**TASK BRIEF**
Pick out every line with the word "from" and copy it.

**DATA BLOCK**

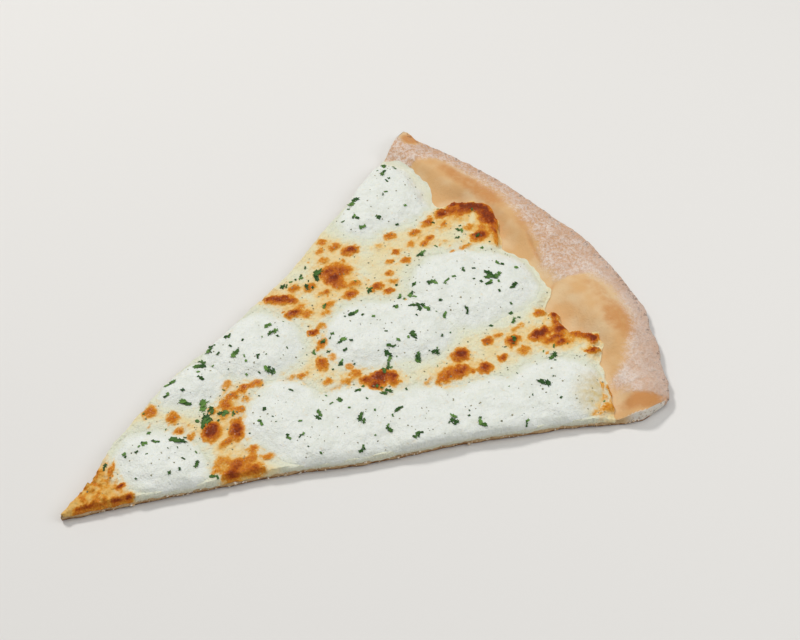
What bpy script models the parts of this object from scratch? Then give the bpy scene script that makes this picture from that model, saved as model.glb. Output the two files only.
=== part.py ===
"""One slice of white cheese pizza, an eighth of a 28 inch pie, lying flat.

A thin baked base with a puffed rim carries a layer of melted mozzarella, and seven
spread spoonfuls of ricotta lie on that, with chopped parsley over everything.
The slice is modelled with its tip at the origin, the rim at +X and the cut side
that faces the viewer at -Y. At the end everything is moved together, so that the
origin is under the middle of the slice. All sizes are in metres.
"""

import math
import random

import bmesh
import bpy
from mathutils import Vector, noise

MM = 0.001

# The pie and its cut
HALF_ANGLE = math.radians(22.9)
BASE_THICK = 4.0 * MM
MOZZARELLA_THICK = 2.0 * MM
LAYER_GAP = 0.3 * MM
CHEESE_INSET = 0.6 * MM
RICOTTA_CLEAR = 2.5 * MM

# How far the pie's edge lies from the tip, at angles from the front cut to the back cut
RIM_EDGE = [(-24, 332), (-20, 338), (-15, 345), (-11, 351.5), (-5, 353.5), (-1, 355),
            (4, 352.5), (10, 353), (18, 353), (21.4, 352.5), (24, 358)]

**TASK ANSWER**
What bpy script models the parts of this object from scratch? Then give the bpy scene script that makes this picture from that model, saved as model.glb. Output the two files only.
from mathutils import Vector, noise
# How far the pie's edge lies from the tip, at angles from the front cut to the back cut